Set task: Copy out the line that contains "for label, builder", the line that contains "obj.parent = None", and every line between them, exactly, and nothing else.

Supplied data:
━━━━━━

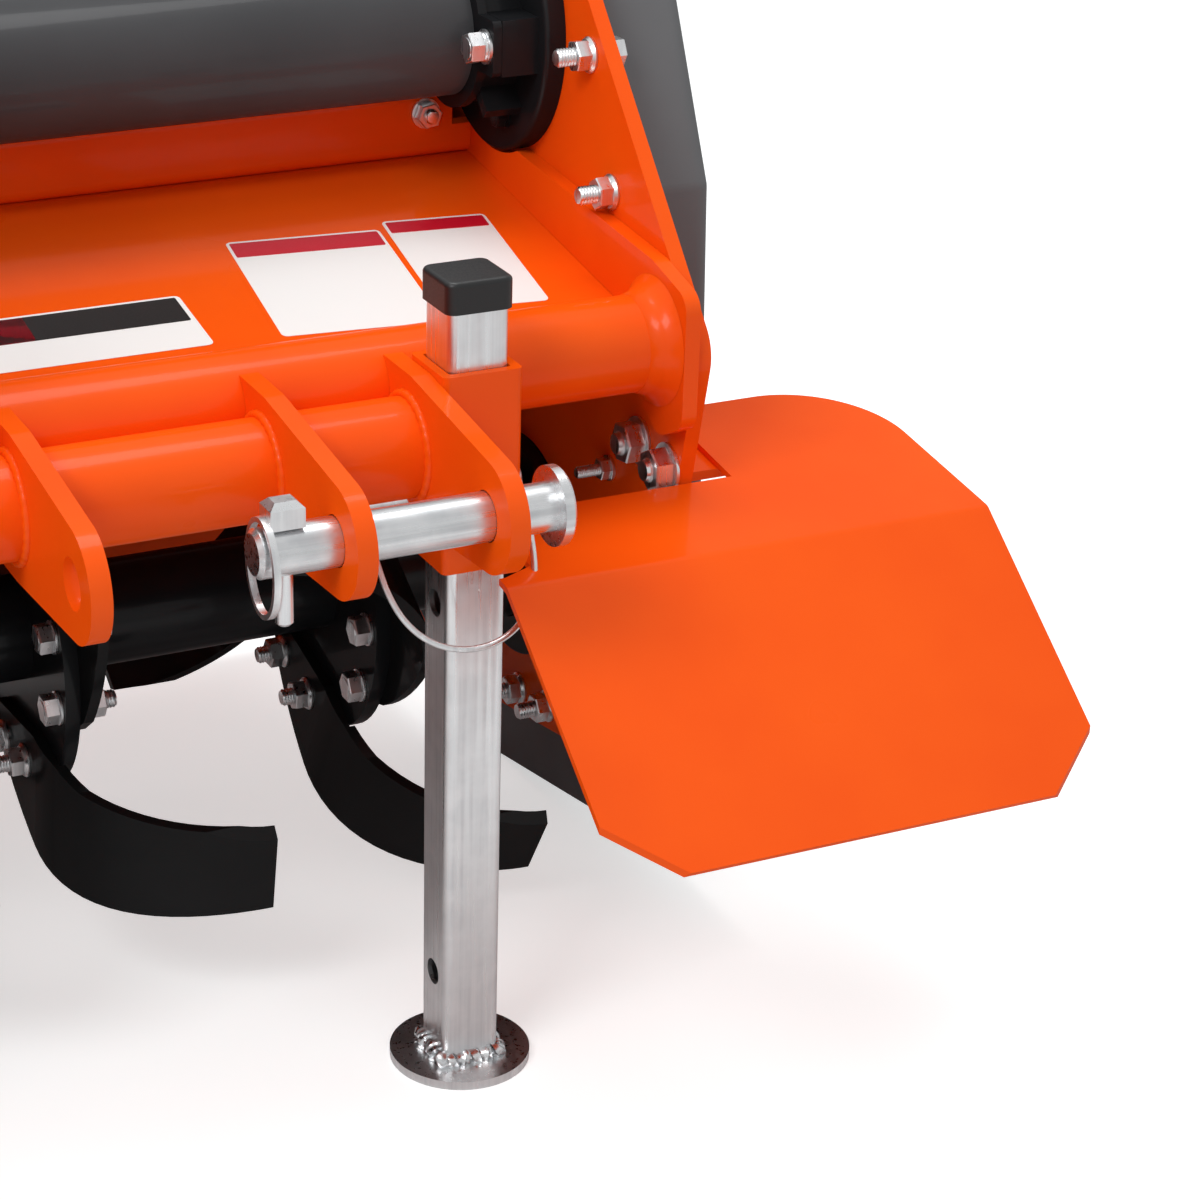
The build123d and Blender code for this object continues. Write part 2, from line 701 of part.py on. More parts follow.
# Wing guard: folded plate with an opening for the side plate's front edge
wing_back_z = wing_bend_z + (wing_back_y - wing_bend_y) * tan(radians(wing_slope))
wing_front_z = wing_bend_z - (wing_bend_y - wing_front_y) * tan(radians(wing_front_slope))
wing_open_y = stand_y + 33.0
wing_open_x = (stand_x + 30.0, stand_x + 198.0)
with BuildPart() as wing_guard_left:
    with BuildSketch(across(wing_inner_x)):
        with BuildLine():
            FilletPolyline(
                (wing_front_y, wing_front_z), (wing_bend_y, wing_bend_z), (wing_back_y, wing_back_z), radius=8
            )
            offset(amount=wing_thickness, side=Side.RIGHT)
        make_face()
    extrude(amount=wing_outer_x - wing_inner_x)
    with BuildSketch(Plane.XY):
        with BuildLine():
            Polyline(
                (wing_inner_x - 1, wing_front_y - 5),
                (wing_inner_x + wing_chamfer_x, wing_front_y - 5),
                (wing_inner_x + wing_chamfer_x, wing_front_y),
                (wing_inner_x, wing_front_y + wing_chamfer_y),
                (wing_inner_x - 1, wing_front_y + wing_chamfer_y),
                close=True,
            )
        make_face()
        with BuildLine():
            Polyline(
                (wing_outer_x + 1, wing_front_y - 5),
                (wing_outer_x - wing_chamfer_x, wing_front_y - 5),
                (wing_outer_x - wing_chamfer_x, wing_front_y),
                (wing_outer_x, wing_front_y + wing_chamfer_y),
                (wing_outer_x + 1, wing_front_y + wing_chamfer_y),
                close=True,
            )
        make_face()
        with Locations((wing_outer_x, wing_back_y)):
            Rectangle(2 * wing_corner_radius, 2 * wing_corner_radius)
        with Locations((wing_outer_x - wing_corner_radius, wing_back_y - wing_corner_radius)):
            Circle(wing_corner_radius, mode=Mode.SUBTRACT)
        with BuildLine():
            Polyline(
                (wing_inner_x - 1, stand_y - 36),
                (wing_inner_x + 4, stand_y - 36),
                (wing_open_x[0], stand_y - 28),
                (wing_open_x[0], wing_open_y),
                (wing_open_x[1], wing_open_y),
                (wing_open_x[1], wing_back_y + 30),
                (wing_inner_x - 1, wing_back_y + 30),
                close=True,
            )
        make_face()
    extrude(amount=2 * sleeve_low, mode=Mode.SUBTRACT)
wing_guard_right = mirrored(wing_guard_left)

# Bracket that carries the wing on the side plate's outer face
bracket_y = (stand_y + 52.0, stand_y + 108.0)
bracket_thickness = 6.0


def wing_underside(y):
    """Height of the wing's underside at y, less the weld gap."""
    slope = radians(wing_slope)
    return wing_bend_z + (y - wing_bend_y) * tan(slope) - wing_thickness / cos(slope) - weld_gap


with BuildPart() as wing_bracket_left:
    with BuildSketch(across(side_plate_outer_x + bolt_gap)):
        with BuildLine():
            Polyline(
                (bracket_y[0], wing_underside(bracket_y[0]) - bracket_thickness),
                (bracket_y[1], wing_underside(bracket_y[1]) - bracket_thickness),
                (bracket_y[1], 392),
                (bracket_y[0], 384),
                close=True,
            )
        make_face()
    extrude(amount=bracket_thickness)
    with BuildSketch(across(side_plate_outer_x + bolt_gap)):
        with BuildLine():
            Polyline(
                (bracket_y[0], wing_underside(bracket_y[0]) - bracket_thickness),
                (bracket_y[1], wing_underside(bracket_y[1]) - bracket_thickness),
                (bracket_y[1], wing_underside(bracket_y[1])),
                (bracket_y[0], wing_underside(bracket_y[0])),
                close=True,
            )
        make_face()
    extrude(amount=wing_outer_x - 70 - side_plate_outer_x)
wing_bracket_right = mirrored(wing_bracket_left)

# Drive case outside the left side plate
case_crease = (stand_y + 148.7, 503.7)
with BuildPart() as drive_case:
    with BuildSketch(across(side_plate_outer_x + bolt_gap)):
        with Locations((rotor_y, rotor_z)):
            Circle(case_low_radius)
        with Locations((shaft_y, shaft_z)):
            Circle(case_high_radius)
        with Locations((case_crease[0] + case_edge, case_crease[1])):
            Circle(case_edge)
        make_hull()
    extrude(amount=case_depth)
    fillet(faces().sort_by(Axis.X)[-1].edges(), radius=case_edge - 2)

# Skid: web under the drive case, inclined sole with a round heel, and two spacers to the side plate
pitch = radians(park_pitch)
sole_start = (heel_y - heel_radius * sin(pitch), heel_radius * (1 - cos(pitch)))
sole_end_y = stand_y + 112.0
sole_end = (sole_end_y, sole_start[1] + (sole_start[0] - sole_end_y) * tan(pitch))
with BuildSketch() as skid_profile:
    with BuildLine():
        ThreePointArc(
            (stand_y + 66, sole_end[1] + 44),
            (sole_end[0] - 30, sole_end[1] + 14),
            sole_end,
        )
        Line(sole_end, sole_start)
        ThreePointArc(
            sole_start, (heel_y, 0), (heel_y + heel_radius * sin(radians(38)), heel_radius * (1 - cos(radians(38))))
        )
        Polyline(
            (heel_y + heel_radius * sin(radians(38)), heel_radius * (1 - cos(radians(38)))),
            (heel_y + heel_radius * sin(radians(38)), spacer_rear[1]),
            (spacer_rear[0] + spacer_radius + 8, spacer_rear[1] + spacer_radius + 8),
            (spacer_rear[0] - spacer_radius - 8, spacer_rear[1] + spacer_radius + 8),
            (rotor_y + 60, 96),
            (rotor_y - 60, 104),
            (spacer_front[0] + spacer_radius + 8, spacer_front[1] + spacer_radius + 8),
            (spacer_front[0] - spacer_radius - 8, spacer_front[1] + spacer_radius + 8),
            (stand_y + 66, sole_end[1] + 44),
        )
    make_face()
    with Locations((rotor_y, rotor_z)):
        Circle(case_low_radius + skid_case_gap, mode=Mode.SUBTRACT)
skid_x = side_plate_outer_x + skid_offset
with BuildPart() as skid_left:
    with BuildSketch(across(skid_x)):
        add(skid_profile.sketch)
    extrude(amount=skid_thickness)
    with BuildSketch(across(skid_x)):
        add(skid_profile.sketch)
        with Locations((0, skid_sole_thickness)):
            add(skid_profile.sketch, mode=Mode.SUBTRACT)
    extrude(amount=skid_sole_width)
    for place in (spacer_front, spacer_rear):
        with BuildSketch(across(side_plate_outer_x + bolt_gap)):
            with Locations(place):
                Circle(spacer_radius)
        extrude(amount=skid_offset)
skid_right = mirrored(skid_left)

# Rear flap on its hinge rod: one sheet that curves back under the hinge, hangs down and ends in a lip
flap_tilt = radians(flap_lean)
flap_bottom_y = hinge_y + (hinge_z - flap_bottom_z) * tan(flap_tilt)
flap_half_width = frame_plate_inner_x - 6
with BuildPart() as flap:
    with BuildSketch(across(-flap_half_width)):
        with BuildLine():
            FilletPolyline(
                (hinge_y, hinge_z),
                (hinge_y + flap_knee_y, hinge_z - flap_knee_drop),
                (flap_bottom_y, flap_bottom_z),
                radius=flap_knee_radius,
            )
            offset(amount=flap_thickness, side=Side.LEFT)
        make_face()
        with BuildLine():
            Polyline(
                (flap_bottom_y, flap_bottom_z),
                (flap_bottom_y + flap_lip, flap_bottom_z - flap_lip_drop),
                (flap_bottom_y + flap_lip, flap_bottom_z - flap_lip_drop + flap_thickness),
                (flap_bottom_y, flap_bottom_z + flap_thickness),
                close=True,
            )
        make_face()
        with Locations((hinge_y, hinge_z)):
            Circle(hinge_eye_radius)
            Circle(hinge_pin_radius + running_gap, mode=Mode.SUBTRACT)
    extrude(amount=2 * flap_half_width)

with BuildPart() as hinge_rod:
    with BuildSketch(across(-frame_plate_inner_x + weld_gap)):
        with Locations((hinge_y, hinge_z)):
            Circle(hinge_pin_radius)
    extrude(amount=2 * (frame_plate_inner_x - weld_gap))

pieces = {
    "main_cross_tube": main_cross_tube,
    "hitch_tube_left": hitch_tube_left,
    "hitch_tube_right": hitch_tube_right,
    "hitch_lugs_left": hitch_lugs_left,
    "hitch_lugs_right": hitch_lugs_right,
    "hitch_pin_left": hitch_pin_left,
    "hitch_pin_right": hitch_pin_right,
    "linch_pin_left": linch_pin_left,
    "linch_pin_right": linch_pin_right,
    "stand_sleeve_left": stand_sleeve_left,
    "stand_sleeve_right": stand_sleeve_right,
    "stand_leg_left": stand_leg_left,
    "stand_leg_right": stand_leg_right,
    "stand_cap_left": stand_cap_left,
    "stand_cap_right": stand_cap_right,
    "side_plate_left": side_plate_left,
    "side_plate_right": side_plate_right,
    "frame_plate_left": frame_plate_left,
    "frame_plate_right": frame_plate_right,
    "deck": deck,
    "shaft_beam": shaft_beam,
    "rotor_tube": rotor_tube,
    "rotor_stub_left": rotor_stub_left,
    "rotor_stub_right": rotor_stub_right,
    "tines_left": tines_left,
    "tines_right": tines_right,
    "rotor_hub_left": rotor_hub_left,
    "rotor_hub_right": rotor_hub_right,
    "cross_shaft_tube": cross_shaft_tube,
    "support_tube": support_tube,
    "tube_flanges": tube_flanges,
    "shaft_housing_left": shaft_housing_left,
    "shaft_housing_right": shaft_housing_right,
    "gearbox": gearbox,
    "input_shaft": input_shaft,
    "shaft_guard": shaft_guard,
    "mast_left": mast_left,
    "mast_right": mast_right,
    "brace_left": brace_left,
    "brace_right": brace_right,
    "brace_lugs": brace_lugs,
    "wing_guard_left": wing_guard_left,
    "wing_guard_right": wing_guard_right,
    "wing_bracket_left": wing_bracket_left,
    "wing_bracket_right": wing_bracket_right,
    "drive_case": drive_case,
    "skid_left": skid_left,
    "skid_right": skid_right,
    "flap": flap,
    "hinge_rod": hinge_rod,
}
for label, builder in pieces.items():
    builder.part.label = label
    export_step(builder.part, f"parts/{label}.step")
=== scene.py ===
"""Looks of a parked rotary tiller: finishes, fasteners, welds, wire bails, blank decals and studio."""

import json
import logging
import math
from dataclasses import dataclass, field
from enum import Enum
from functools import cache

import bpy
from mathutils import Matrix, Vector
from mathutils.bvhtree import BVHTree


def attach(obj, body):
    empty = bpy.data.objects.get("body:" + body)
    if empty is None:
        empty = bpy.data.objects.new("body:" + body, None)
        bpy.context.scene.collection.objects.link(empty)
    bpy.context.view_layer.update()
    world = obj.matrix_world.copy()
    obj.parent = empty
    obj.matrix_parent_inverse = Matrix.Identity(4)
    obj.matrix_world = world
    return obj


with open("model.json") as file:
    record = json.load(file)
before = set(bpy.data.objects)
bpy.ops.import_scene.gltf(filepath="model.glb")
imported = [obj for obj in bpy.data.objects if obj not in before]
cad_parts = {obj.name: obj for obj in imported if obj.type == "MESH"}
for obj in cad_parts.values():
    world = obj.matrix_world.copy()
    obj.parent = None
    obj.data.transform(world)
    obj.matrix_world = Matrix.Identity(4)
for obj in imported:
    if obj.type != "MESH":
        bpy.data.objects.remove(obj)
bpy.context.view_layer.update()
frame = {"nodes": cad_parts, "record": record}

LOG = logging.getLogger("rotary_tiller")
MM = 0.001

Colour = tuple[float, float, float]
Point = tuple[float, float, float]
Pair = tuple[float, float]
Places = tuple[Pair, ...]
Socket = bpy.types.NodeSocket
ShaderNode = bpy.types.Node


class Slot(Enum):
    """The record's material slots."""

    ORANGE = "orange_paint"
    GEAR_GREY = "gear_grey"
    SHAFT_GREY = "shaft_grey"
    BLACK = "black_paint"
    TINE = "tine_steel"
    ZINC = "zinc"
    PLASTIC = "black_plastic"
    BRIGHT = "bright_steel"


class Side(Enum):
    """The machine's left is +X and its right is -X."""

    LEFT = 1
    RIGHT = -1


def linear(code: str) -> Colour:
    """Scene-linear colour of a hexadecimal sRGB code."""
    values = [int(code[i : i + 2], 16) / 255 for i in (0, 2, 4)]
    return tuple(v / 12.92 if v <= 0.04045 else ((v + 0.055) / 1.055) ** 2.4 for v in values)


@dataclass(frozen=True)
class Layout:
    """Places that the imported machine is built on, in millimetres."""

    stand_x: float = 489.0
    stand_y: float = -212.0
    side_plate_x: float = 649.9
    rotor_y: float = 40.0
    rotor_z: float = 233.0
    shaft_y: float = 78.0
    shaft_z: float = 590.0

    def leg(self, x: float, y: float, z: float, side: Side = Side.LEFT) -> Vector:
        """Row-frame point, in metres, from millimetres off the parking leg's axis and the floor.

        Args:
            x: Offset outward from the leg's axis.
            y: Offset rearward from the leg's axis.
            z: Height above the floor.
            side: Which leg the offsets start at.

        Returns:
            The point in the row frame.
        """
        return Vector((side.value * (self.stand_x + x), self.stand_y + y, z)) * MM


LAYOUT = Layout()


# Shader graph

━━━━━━

Reply to the exercise:
for label, builder in pieces.items():
    builder.part.label = label
    export_step(builder.part, f"parts/{label}.step")
=== scene.py ===
"""Looks of a parked rotary tiller: finishes, fasteners, welds, wire bails, blank decals and studio."""

import json
import logging
import math
from dataclasses import dataclass, field
from enum import Enum
from functools import cache

import bpy
from mathutils import Matrix, Vector
from mathutils.bvhtree import BVHTree


def attach(obj, body):
    empty = bpy.data.objects.get("body:" + body)
    if empty is None:
        empty = bpy.data.objects.new("body:" + body, None)
        bpy.context.scene.collection.objects.link(empty)
    bpy.context.view_layer.update()
    world = obj.matrix_world.copy()
    obj.parent = empty
    obj.matrix_parent_inverse = Matrix.Identity(4)
    obj.matrix_world = world
    return obj


with open("model.json") as file:
    record = json.load(file)
before = set(bpy.data.objects)
bpy.ops.import_scene.gltf(filepath="model.glb")
imported = [obj for obj in bpy.data.objects if obj not in before]
cad_parts = {obj.name: obj for obj in imported if obj.type == "MESH"}
for obj in cad_parts.values():
    world = obj.matrix_world.copy()
    obj.parent = None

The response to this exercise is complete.